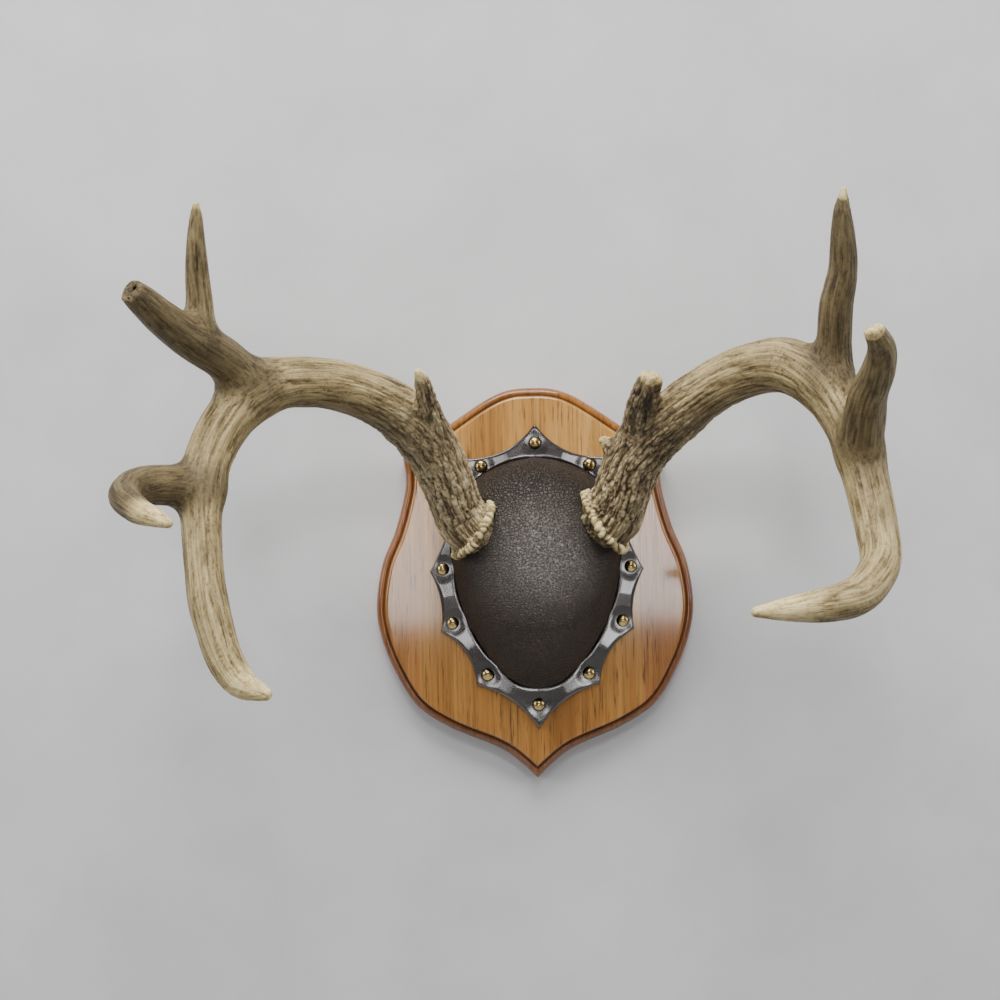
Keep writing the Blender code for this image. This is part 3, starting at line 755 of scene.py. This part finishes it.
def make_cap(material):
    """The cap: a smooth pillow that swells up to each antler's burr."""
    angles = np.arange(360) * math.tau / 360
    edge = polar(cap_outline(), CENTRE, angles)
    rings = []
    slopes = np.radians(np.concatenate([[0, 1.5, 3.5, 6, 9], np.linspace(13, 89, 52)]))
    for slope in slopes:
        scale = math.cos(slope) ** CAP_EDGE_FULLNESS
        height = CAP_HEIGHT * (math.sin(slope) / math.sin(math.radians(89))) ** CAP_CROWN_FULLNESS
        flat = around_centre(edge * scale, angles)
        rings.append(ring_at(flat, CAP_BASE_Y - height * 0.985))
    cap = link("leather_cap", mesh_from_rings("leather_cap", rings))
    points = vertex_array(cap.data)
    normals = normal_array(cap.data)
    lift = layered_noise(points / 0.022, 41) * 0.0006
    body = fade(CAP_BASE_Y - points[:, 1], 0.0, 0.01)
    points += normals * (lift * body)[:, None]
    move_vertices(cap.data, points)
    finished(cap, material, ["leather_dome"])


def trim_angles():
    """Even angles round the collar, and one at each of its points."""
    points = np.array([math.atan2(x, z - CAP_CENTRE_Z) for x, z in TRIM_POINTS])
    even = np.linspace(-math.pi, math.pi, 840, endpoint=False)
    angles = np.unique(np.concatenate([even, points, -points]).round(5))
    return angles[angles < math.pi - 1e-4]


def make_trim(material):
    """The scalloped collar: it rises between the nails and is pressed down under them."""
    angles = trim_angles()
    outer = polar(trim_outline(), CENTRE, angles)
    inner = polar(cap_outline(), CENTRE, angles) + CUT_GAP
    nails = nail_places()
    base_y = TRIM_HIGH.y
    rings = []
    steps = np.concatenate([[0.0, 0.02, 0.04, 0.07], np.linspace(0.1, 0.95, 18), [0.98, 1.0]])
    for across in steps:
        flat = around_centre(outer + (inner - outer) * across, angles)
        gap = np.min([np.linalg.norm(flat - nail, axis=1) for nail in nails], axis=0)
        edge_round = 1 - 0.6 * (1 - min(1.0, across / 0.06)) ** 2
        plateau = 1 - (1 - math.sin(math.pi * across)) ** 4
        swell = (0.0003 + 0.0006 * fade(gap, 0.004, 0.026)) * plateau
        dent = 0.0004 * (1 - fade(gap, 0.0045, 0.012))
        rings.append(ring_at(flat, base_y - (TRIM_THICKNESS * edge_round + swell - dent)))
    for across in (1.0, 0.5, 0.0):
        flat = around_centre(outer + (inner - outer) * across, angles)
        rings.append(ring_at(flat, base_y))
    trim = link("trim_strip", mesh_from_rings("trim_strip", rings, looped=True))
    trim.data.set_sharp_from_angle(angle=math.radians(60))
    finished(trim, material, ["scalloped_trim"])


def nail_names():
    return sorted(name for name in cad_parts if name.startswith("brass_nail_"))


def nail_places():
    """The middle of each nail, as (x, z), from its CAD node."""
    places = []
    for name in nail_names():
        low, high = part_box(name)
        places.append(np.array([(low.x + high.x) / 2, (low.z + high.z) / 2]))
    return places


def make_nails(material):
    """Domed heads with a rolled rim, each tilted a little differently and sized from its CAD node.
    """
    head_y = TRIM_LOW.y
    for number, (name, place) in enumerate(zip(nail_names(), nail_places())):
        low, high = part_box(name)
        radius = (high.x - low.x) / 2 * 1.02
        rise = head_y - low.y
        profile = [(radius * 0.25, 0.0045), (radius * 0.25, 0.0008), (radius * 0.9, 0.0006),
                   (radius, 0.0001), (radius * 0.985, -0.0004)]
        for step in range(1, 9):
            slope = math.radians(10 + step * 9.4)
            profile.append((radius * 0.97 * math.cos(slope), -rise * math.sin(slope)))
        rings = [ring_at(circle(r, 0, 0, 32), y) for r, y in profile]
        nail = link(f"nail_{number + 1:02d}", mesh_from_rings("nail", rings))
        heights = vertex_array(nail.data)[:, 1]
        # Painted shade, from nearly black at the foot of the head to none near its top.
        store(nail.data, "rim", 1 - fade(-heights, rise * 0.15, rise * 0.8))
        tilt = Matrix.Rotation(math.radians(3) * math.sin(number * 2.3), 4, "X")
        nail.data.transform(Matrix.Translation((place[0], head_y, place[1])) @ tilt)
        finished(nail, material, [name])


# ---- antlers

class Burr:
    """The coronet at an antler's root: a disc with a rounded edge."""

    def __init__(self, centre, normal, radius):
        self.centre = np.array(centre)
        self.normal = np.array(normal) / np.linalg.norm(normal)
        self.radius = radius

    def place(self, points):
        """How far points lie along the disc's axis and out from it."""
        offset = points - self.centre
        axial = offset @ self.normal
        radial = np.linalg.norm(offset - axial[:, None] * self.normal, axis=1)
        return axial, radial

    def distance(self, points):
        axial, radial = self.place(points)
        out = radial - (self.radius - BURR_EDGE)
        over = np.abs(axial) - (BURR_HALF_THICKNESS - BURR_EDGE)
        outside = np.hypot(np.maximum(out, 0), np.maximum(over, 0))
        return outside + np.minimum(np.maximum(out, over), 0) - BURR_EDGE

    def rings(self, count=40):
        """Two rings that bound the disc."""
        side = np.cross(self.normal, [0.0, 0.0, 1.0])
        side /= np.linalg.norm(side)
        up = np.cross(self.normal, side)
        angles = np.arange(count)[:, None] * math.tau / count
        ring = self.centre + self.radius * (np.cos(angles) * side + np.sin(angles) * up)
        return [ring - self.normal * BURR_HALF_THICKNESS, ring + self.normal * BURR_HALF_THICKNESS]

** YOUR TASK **
Beginning at the first line above, repeat exactly until the line containing "return angles[angles < math.pi - 1e-4]", which is included.

** FULL SOLUTION **
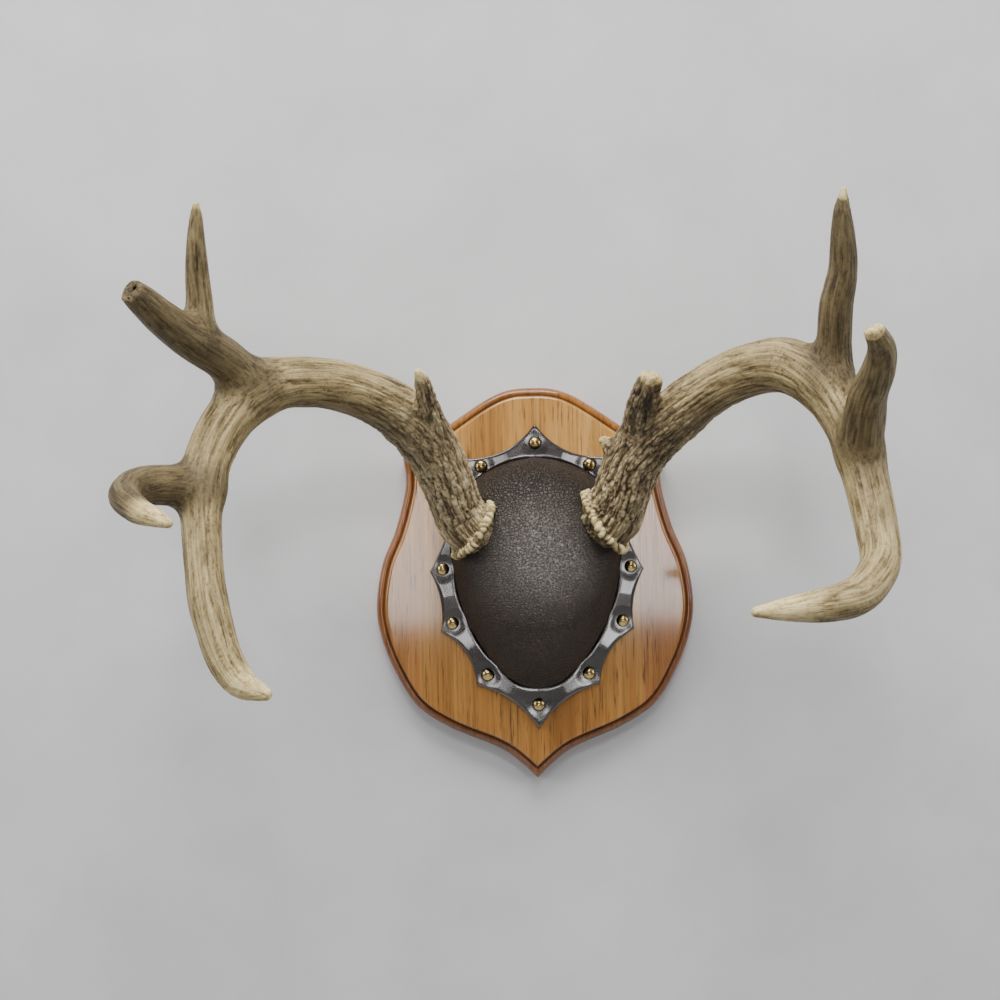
Keep writing the Blender code for this image. This is part 3, starting at line 755 of scene.py. This part finishes it.
def make_cap(material):
    """The cap: a smooth pillow that swells up to each antler's burr."""
    angles = np.arange(360) * math.tau / 360
    edge = polar(cap_outline(), CENTRE, angles)
    rings = []
    slopes = np.radians(np.concatenate([[0, 1.5, 3.5, 6, 9], np.linspace(13, 89, 52)]))
    for slope in slopes:
        scale = math.cos(slope) ** CAP_EDGE_FULLNESS
        height = CAP_HEIGHT * (math.sin(slope) / math.sin(math.radians(89))) ** CAP_CROWN_FULLNESS
        flat = around_centre(edge * scale, angles)
        rings.append(ring_at(flat, CAP_BASE_Y - height * 0.985))
    cap = link("leather_cap", mesh_from_rings("leather_cap", rings))
    points = vertex_array(cap.data)
    normals = normal_array(cap.data)
    lift = layered_noise(points / 0.022, 41) * 0.0006
    body = fade(CAP_BASE_Y - points[:, 1], 0.0, 0.01)
    points += normals * (lift * body)[:, None]
    move_vertices(cap.data, points)
    finished(cap, material, ["leather_dome"])


def trim_angles():
    """Even angles round the collar, and one at each of its points."""
    points = np.array([math.atan2(x, z - CAP_CENTRE_Z) for x, z in TRIM_POINTS])
    even = np.linspace(-math.pi, math.pi, 840, endpoint=False)
    angles = np.unique(np.concatenate([even, points, -points]).round(5))
    return angles[angles < math.pi - 1e-4]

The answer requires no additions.